Once trained, the Random Forest model predicts weights in a raster grid. The spatial resolution of this output weighted grid should be specified via the tile_size parameter, and its name via the output parameter. The tile_size must be greater than the spatial resolution of basemap_a. It it considered good practice that the tile_size also be greater than the spatial resolution of the other basemap and distance maps. The extent of the output weighted grid is created using the extent of the spatial units, i.e. the vector parameter.

By default, all classes from the raster basemap(s) are taken into account. If the user wants only specific classes to be taken into account within the Random Forest model, it is possible to provide an optional list of these classes with the basemap_a_list parameter (for basemap_a) or the basemap_b_list parameter (for basemap_b, if used).
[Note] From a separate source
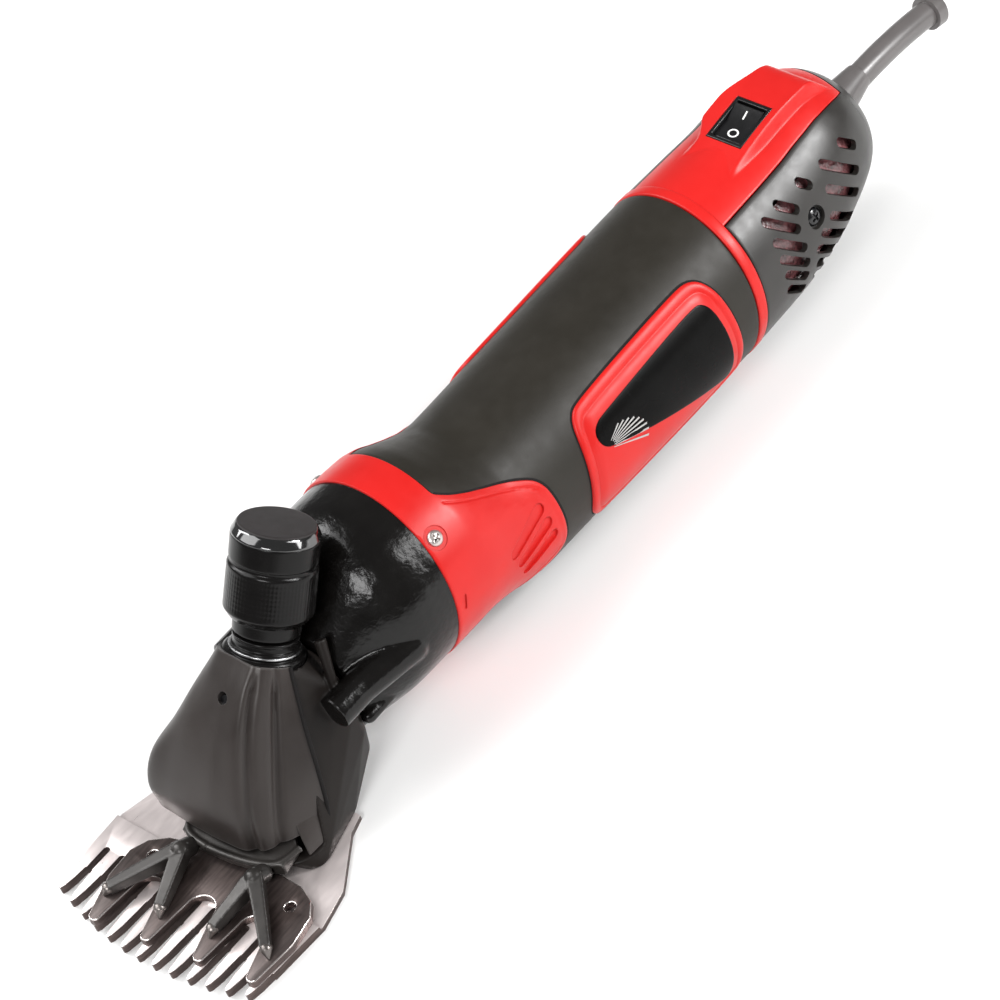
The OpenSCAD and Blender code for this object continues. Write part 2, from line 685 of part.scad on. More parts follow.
module comb() color("#c9bfbc") placed() difference() {
    union() {
        translate([0, 0, comb_z]) linear_extrude(comb_t) difference() {
            union() {
                polygon([[-225, -41.2], [-245, -40.4], [-245, 40.4], [-225, 41.2], [-213, 38], [-196, 26],
                    [-190, 24], [-190, -24], [-196, -26], [-213, -38]]);
                for (i = [0:teeth - 1]) comb_tooth((i - (teeth - 1) / 2) * tooth_pitch);
            }
            for (i = [0:teeth - 2]) comb_slot((i - (teeth - 2) / 2) * tooth_pitch);
            for (y = [-14, 14]) hull() for (x = [-202, -180]) translate([x, y]) circle(r = 2.3, $fn = 32);
        }
    }
    // the heel is lower than the ground face that the cutter runs on
    translate([-226, -big / 2, heel_top]) cube([big, big, 10]);
    translate([-226, -big / 2, heel_top]) rotate([0, -17, 0]) translate([-12, 0, 0.01])
        translate([12, 0, 0]) cube([10, big, 10]);
    // the teeth thin towards their tips
    translate([-243, -big / 2, comb_top]) rotate([0, 184, 0]) mirror([0, 0, 1]) cube([40, big, 10]);
    // pockets for the heads of the comb screws
    for (y = [-14, 14]) hull() for (x = [-202, -180])
        translate([x, y, comb_z - 1]) cylinder(r = 4.4, h = 2.2, $fn = 32);
}

// Plan of one tooth, pointed at its tip
module comb_tooth(y) {
    x = tip_x + tip_sag * pow(2 * y / comb_w, 2);
    polygon([[-236, y - 2.1], [x + 5, y - 1.5], [x + 1.2, y - 0.9], [x, y - 0.3], [x, y + 0.3],
        [x + 1.2, y + 0.9],
        [x + 5, y + 1.5], [-236, y + 2.1]]);
}

// Plan of the gap between two teeth, open at the front
module comb_slot(y) {
    half = tooth_pitch / 2 - 2.05;
    translate([-265, y - half]) square([27.5, 2 * half]);
    translate([-237.5, y]) circle(r = half, $fn = 24);
    polygon([[-265, y - half - 1], [-252, y - half], [-252, y + half], [-265, y + half + 1]]);
}

module comb_screws() color("#8d9094") placed() for (y = [-14, 14]) translate([-201, y, comb_z + 0.05]) {
    cylinder(r = 4.2, h = 1.1);
    cylinder(r = 2, h = 6);
}

// ---------------------------------------------------------------- tension knob

module tension_sleeve() color("#1c1b1b") placed() difference() {
    union() {
        knob_frame(49) cylinder(r = 8, h = 12);
        knob_frame(41) cylinder(r = 12, h = 3.8);
        knob_frame(37.5) cylinder(r = 9, h = 4.5);
        knob_frame(35) cylinder(r = 7.3, h = 23);
    }
    knob_frame(50) cylinder(r = 6, h = 45);
}

module tension_knob() color("#141313") placed() knob_frame(32.6) rotate_extrude()
    polygon([[7.4, 0], [10, 0], [10, 4.4], [11.4, 4.4], [knob_r, 6.6], [knob_r, 20.6],
        [knob_r - 0.5, 21.2], [knob_r - 0.5, 22.2], [knob_r - 0.2, 22.8], [knob_r - 0.2, 29.4],
        [knob_r - 1.3, 31.6], [knob_r - 2.2, 32.6], [0, 32.6], [0, 24], [7.4, 24]]);

module thrust_cup() color("#8d9094") placed() difference() {
    union() {
        knob_frame(51) cylinder(r = 5.8, h = 20);
        knob_frame(32) cylinder(r = 3, h = 5);
        knob_frame(28.4) cylinder(r = 5.5, h = 19.5);
    }
    knob_frame(52) cylinder(r = 2.4, h = 5);
}

module tension_spring() color("silver") placed() knob_frame(30.9) difference() {
    cylinder(r1 = 5.6, r2 = 4.8, h = 2.3);
    translate([0, 0, -1]) cylinder(r = 3.1, h = 5);
}

module tension_pin() color("#b4b7bb") placed() {
    knob_frame(58) sphere(r = 2.2);
    knob_frame(58) cylinder(r = 1.7, h = 8.2);
    knob_frame(49.6) sphere(r = 2.2);
}

// ---------------------------------------------------------------- nodes

grip_sleeve();
front_trim();
badge_panel(1);  // badge_panel_left
badge_panel(-1);  // badge_panel_right
label_plate(1);  // label_plate_left
label_plate(-1);  // label_plate_right
rear_cap();
rear_grille_cover();
switch_bezel();
switch_rocker();
switch_contacts();
strain_relief_boot();
cord_clamp();
cord_clamp_screws();
motor_housing();
field_core();
field_coils();
brush_holders();
carbon_brushes();
brush_springs();
motor_front_bearing();
motor_rear_bearing();
armature_shaft();
armature_core();
armature_winding();
commutator();
cooling_fan();
drive_pinion();
gear_plate();
gear_housing();
gear_housing_screws();
trim_screws();
grille_screws();
crank_shaft();
crank_gear();
crank_roller();
crank_front_bearing();
crank_rear_bearing();
head_casting();
head_cover();
cover_screw();
fulcrum_post();
fork();
yoke_left();
yoke_right();
cutter();
comb();
comb_screws();
tension_sleeve();
tension_knob();
thrust_cup();
tension_spring();
tension_pin();
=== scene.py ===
"""Electric sheep shears on a pale floor. Lengths along the barrel count from the joint between
the grip and the rear housing, heights from the barrel's axis, as in the part's own source."""
import json
import math

import bmesh
import bpy
import numpy as np
from mathutils import Matrix, Vector


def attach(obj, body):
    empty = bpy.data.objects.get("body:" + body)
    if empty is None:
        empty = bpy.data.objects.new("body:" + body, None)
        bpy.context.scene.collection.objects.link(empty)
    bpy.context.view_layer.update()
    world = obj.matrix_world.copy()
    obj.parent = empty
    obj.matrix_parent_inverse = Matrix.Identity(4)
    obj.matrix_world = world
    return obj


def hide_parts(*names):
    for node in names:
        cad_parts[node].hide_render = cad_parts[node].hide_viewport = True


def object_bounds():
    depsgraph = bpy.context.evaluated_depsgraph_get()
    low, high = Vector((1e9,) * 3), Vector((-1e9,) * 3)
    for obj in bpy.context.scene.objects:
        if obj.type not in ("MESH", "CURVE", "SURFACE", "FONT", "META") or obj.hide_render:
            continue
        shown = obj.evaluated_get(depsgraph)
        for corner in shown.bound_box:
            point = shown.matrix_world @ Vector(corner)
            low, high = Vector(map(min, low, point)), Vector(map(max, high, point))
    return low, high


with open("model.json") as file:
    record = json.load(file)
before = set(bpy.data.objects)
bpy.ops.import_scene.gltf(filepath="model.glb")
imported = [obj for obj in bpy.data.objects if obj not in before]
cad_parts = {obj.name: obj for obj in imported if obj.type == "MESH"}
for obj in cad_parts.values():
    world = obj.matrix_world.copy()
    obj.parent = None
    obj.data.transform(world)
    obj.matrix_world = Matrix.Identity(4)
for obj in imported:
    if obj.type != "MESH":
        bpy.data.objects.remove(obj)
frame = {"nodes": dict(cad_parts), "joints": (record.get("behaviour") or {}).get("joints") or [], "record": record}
cad_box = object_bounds()

NODES = frame["nodes"]
joints = {j["name"]: j for j in frame["joints"]}
# The armature's joint is 80 mm in front of the barrel's zero station, on its axis
ZERO = Vector(joints["armature_spin"]["pos_m"]) + Vector((0.080, 0, 0))
MM = 0.001


def at(x, y, z):
    """A place in the barrel's own millimetres, in the frame's metres."""
    return ZERO + Vector((x, y, z)) * MM


def at_all(points):
    """The same for an array of places."""
    return np.asarray(points, float) * MM + np.array(ZERO)


# ------------------------------------------------------------------ camera
VIEW_AZIMUTH, VIEW_ELEVATION, VIEW_ROLL = -33.35, 44.66, 21.97
VIEW_DISTANCE = 1367.1
VIEW_AIM = (-54.52, -66.09)     # sideways and upwards offset of the camera from the zero station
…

The out-of-bag error (OOB) of the model is printed in the console and gives an indication about the internal accuracy of the model (cross-validation on training set at the spatial units level). The log of the Random Forest run (including the OOB error) is saved in a file which path and name has to be specified via the log_file parameter. Using the -f flag, the log file will include extended information about the cross-validation for each set of parameters tested in the grid search.

Feature importances in the model are plotted in a graph, which path and name has to be specified via the plot parameter. By default, class values are used. Optionally, class labels can be used as plot labels, using the flags -a and -b, for basemap_a and basemap_b respectively. If these flags are used, the raster should already contain the associated category labels. The module r. category can be used to set category labels for a raster map. If the flag(s) -a and/or -b is(are) selected without existing categories for the corresponding raster map, the class value will be kept.

Parallel processing is supported. The number of cores to be used should be specified via the n_jobs parameter.

The addon is described in more details in a paper [3] with a case study.

NOTES

The module r.mask is used within r.area.createweight. The user should first remove any masks.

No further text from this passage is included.